CUTE ANIMALS AND OVERRATED CHILDREN
The comedian W.C. Fields discourage, in a famous quote, people from working with children and animals. You have just worked with a children’s choir on some of the new songs, was that a painless experience?
‘I think they saw me as if I was W.C Fields; they were very young and could only speak Italian and I think they thought I was an old fool. But that doesn’t matter because they sang precisely as they were told to. Children are a mystery; luckily they live in their own world, a world which one can sometimes envy but I’m, more than anything, happy that I’m no longer part of that world.’
- Do many of your friends have children?
‘Yes but I’m not particularly interested in them.
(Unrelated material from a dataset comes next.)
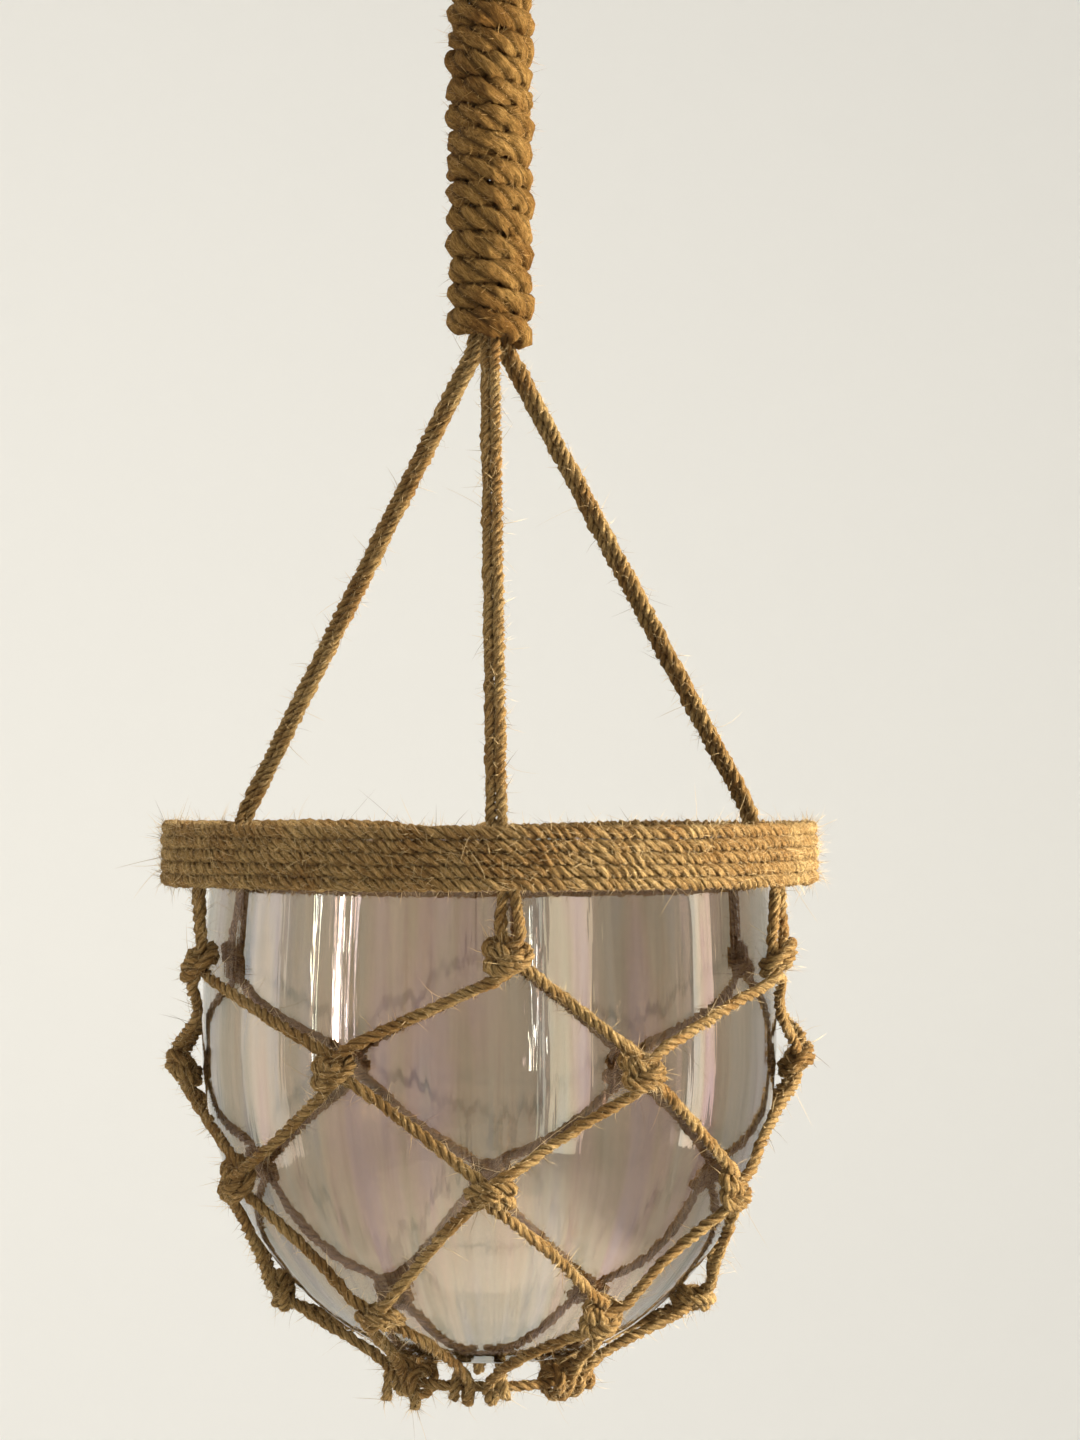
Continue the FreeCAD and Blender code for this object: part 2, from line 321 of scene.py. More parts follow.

I don’t run towards them and pat them on the head or tickle their chin. I always wait in vain for children to impress me and I honestly think they’re overrated. When children are around one is always supposed to be impressed and to go down to their level and be interested in their impossible cuteness but I never am. I always think: Come on child, impress me, let me see you step-dancing or playing the flute.’
- Do you think animals are cute?
‘Yes always. I don’t have dogs anymore because I travel so much and I can’t stand leaving animals with friends. One day I would like to open a kennel…for tired musicians.’
MORRISSEY, DYLAN AND…
- Your favourite concert on your last tour was apparently at Roskilde Festival in 2004. What made that concert so special?
‘The audience was fantastic at that show, which was very uplifting for me. Even though they were very young they knew all the lyrics. And as a minor detail, they appreciated the solo-songs more than the Smiths-songs. I’m always told that I have an audience only because of The Smiths and in England they have always ignored that I have had a solo career for 18 years now. The Roskilde Festival felt like a celebration of the person I am now rather than the past.
- I actually think you’re more famous for your solo work here in Denmark, because when The Smiths existed the Danish press didn’t really write about that kind of music.
‘I think that is very true.’
- So you’re returning to the Roskilde festival this year?
‘Yes, along with, among others Bob Dylan and Queens Of The Stone Age. Aren’t you excited to see Bob Dylan?’
- Not really, I have seen him so many times and he has become so…erm…
‘Boring,’ Morrissey whispers acknowledging and adds with a hissing laugh: ‘But that’s nothing to do with me.’
AGEING WITH GRACE?
- Some artists get better and better with age, something you are a perfect example of.
‘I think you’re the only one who thinks that.’
- I bet I am not. Well, but do you think there are some artists who should have shelved their microphones by the time they turned 30?
‘I think most of them never should have picked up a microphone in the first place. I think most of them are terrible The Rolling Stones, for example, only exist because they refuse to quit. It’s not as if they are creating important spiritual music which the whole world needs. Death will get them one day.’
- What do you think of Madonna, who is about your age but who regularly performs dressed up a teenager?
‘I think the whole thing with Madonna is the same as it’s always been; she makes music for herself, she sings for herself and on stage she dances for herself.’
- But isn’t that the point, doing it for oneself?
‘Yes but she has no contact with her audience, she doesn’t see them. The only things she sees are the photographers, taking her pictures. She’s like an eight-year-old girl who’s performing in front of a mirror in her room. She could sing for a herd of cows and wouldn’t care less.’
THE PRICE OF FORGIVENESS
- On your previous album you forgave Jesus (on the single I Have Forgiven Jesus, Ed). Are there some people you will never forgive?
‘Oh yes, many, many people, the list is endless. And most governments are on that list. Because they’re corrupt and immoral, cold, tactless and without mercy. But I think that’s a necessity to get by in politics. I don’t know any innocent or pure people in politics, do you?’
- Not successful ones. You have recently said that you don’t see any difference between Tony Blair, George W. Bush and Saddam Hussein, you call them all egotistical dictators. Can you explain that view?
‘When people get power they stop listening to the people who elected them and they instead they become eager to go to war and to kill. It’s so easy going to war and observe murder, but it’s not brave and Blair isn’t listening to the British people, just like Bush isn’t listening to the American people. I hope people in the Middle East don’t think that everyone in England and America agree with Bush. People in America are actually grotesquely embarrassed about Bush.’
- At least half of them.
‘Yes the intelligent half. I can’t imagine there’s a young boy in America who dreams of growing up to become George W. Bush. And the same goes for Blair. They are pathetic’
- Do you vote?
‘No.’
- But isn’t it too easy just mouthing off about all these things that don’t become you?
‘There has never been a politician whose opinions I have agreed with so I can’t vote, at least not until it becomes possible to vote AGAINST a politician.’
- Shall I end our chat with asking if all’s well?
‘Like I said in the beginning, it’s a very difficult question. Who is actually happy? I doubt you are.’
Gaffa’s reporter manages to avoid a major self-analysis as suddenly there is the sound of playing and running children from outside in the hall. A comical surge goes through the singer and dramatically he says: ‘Oh no, the children are coming, hide!’